En parlant de grillades, tu sais que chez nous on a toujours bien mangé. Je te vois encore petite devant ton assiette de minestra di fagioli et aujourd’hui je crois que rien ne te ferait renoncer à un plat de polenta et saucisse à rôtir. Au dernier Noël, c’est toi qui as fait le tiramisu selon ma recette et je peux te dire qu’il était excellent.

Quand je te vois maintenant, une belle jeune fille de dix-huit ans, et que je pense à la vie qui t’attend, qui ne sera pas tous les jours facile mais qui sera belle, je te dis : « Julie, garde toujours l’esprit espiègle que tu as. Et souviens-toi du proverbe que j’ai souvent répété à ta tante, ta maman et ton tonton: «Aide-toi, le Ciel t’aidera! ».

Surtout, ose!

Quand j’avais dix-neuf ans, j’ai quitté l’Italie pour venir en Suisse. Toi, aujourd’hui, tu quittes Epinassey pour aller à Berne: le monde était à moi, aujourd’hui il est à toi! Enfin, carissima Julie, je ne sais pas ce qu’il y a d’italien dans ce que je vais te dire, mais je te le dis et je te le répète: «Pense à toi, mimi, garde-toi en santé, EN SANTÉ! »

Et prends bien soin de toi, comme on le fait tous, en cette drôle de période.

Je t’embrasse fort! Grand-maman Victoria

PS: Je souris intérieurement en pensant à cette fois où tu devais aller en vacances à Paris avec un groupe et que, le matin du départ, tu as téléphoné à ta tante qui partait en Italie avec ton frère. Toi aussi tu voulais y aller, en Italie. Così fu fatto!

Julie, mais combien de fois es-tu déjà allée à Venise?...

Bacioni

Chère grand-maman Victoria,

Je t’écris ces quelques mots car les écrits restent.

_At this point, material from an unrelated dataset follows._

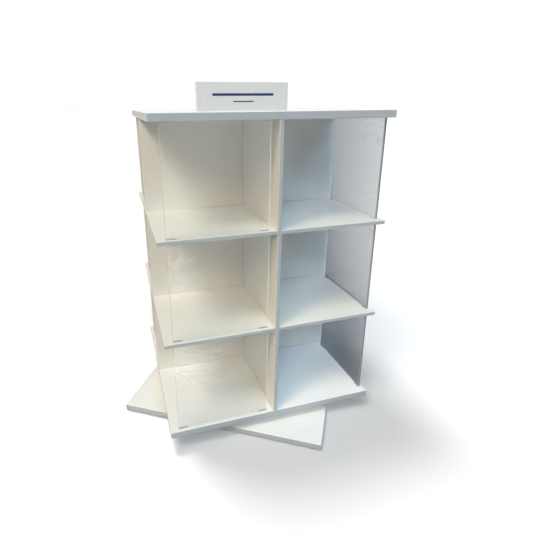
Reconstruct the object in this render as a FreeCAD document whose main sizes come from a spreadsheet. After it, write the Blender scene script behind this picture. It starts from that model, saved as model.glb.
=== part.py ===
# Counter-top rotating display stand of white and clear acrylic sheet.
# Three tiers of four compartments turn on a ball swivel above a square base.
# Millimetres, +Z up, origin on the turning axis at the level of the table.
import FreeCAD, Part
import os
import Sketcher

doc = FreeCAD.newDocument("DisplayStand")

# Driving dimensions
SIZES = [
    ("cabinet_width", 300, "side of the square top and bottom plates"),
    ("plate_thick", 9.3, "top and bottom plate"),
    ("plate_round", 0.8, "rounding of the plates' edges"),
    ("wall_thick", 5, "crossed upright walls"),
    ("wall_round", 0.5, "rounding of the walls' outer edges"),
    ("halving_play", 0.1, "play each side in the walls' crossing slots"),
    ("tier_clear", 130.5, "free height of one compartment"),
    ("shelf_thick", 5, "quarter shelves"),
    ("shelf_round", 0.6, "rounding of the shelves' outer edges"),
    ("panel_thick", 3, "clear panels"),
    ("panel_inset", 5, "from a plate's edge to a clear panel's face"),
    ("panel_gap", 11.5, "from a clear panel's end to the corner and to the wall's middle"),
    ("tab_width", 12, "tabs at a clear panel's corners"),
    ("tab_depth", 2.2, "how far a tab enters a shelf or plate"),
    ("tab_play", 0.1, "play each side of a tab in its slot"),
    ("base_side", 300, "side of the square base plate"),
    ("base_thick", 9.3, "base plate"),
    ("base_turn", -32.8, "angle of the base under the cabinet"),
    ("foot_radius", 7, "rubber feet"),
    ("foot_height", 2, "rubber feet"),
    ("foot_taper", 1, "how much smaller a foot is where it stands"),
    ("foot_inset", 22, "from the base plate's edges to a foot's middle"),
    ("disc_thick", 3.5, "both steel discs of the swivel"),
    ("upper_disc_radius", 85, "disc under the cabinet"),
    ("lower_disc_radius", 70, "disc on the base"),
    ("disc_round", 0.6, "rounding of the discs' rims"),
    ("race_radius", 58, "circle of the swivel's balls"),
    ("race_depth", 1, "how far a ball sits in each disc"),
    ("ball_radius", 4, "swivel balls"),
    ("ball_play", 0.05, "play of a ball in its groove"),
    ("cage_thick", 2, "ring that spaces the balls"),
    ("cage_rim", 3, "cage material on each side of a ball"),
    ("cage_play", 0.15, "play of a ball in the cage"),
    ("rivet_radius", 5, "centre rivet's shank"),
    ("rivet_play", 0.05, "running play of the upper disc on the rivet"),
    ("rivet_head_radius", 9, "both heads of the rivet"),
    ("rivet_head_thick", 1.2, "both heads of the rivet"),
    ("rivet_head_play", 0.3, "play round the rivet's upper head"),
    ("screw_radius", 2, "shanks of all screws"),
    ("screw_head_radius", 3.8, "countersunk heads"),
    ("screw_head_deep", 2, "depth of a countersunk head"),
    ("screw_play", 0.05, "play round a screw"),
    ("screw_key", 1.3, "corner radius of the hexagon socket"),
    ("screw_key_deep", 1.1, "depth of the hexagon socket"),
    ("upper_screw_margin", 8, "from the upper disc's rim to the cabinet's screws"),
    ("upper_screw_grip", 5.5, "length of a screw in the bottom plate"),
    ("lower_screw_circle", 34, "from the axis to the base's screws"),
    ("screw_tip_short", 0.4, "how far a screw ends below the surface it nears"),
    ("sign_width", 103, "header sign"),
    ("sign_height", 30, "header sign"),
    ("sign_thick", 6, "header sign"),
    ("sign_setback", 1.5, "from the top plate's front edge to the sign's face"),
    ("sign_shift", 45.5, "how far the sign's middle is left of the axis"),
    ("sign_round", 0.5, "rounding of the sign's upright edges"),
]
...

Tu m’as toujours conseillé de donner de l’importance aux études car toi, malheureusement, tu n’as pas pu les suivre normalement. Merci tout d’abord de m’avoir toujours encouragée. Toi, c’est en pleine guerre que tu es allée à l’école, un jour oui et un jour non et on sent que c’est quelque chose qui te fait mal aujourd’hui encore, quand tu en parles.

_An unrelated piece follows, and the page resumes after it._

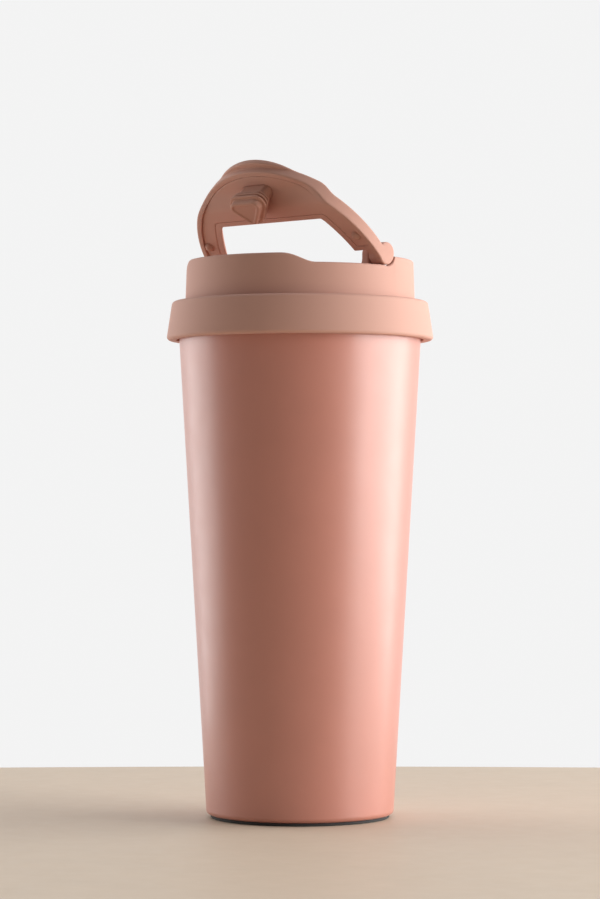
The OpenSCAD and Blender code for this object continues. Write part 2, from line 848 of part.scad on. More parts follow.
module click_nubs() {
    edge_gap = 0.2;                            // from the nub to the plate's outer edge
    u = sqrt(pow(plate_leg_r - nub_r - edge_gap, 2) - nub_v * nub_v);
    dome = 1.5;
    color(rose_soft)
        raised()
            both_sides()
                translate([u, -nub_v, plate_w - dome])
                    intersection() {
                        translate([0, 0, nub_r]) sphere(r = nub_r, $fn = small_fn);
                        cylinder(r = nub_r, h = dome, $fn = small_fn);
                    }
}

outer_shell();
inner_liner();
bottom_plate();
vacuum_seal();
getter();
radiation_foil();
foot_pad();
lid_gasket();
lid_collar();
lid_rim();
lid_plug();
lid_insulation();
vent_valve();
hinge_pin_left();
hinge_pin_right();
handle_shell();
handle_plate();
hinge_bush_left();
hinge_bush_right();
friction_washer_left();
friction_washer_right();
stopper();
stopper_core();
click_nubs();
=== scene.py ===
"""Insulated tumbler: the visible pieces, built around the packed CAD frame.

Every piece is made in millimetres and stored in metres, in the frame of the
CAD model: +Z up, -Y towards the drinking side, X along the hinge.
"""

import json
import math

import bmesh
import bpy
import numpy as np
from mathutils import Matrix, Vector


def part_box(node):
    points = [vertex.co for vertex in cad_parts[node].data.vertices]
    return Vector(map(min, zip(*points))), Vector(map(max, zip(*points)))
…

Cependant, il t’est resté une très jolie écriture. J’adore écrire. Le français, c’est ma matière préférée à l’école. Tu es en Suisse depuis presque septante ans. J’aimerais apprendre l’italien et pourquoi pas ton dialecte le frioulin qui est si joli. J’aurai peut-être le temps d’apprendre cette langue qui chante encore dans ton accent si moi aussi, je continue de vivre à huitante-sept ans.

Que je te dise aussi que j’ai de l’admiration pour ta façon de cuisiner. Avant, tous les mercredis, maintenant le mardi, on a droit à tes repas : c’est fantastique, tu peux commencer la recette à neuf heures du matin, sans que ça te dérange et tu ne te plains pas du travail que ça t’a donné. Tu attends simplement, en souriant, un hochement de tête qui signifie qu’encore une fois, c’est délicieux. Tu te dévoues beaucoup.

J’aimerais surtout pouvoir te dire dans cette lettre à quel point c’est une fierté d’être italienne. Grand-maman, ce que j’aime aussi chez toi, c’est que tu es positive ; tu es drôle sans faire les blagues un peu lourdes que font parfois les gens par ici. Rire avec toi me remplit le cœur.

Je me souviens de ces vacances de Pâques, avec maman, tonton, mon frère et toi, chez toi, à Venzone. J’avais 13 ans, je ne me rappelle pas tout mais c’était super de découvrir ton village, avec toi comme guide. J’ai pu mettre un visage sur les noms qui apparaissaient souvent dans tes récits. Venzone, Gemona del Friuli: ta région a une grande histoire, tu viens d’un bel endroit, grand-maman. On a passé des heures à discuter toutes les deux, tu m’as raconté pas mal de choses et j’espère que j’arriverai à me servir de cette espèce de philosophie qui est née de ton expérience de vie: enfant pauvre, ouvrière d’usine à 14 ans, immigrée… Tout cela aurait pu te rendre triste, nostalgique ou frustrée, mais non, tu es contente et fière de ta vie, de comment vous vous êtes débrouillés, avec grand-papa. Ta douceur et ta justice me donnent envie de découvrir le monde.

Le ciel est plein de rêves, grand-maman.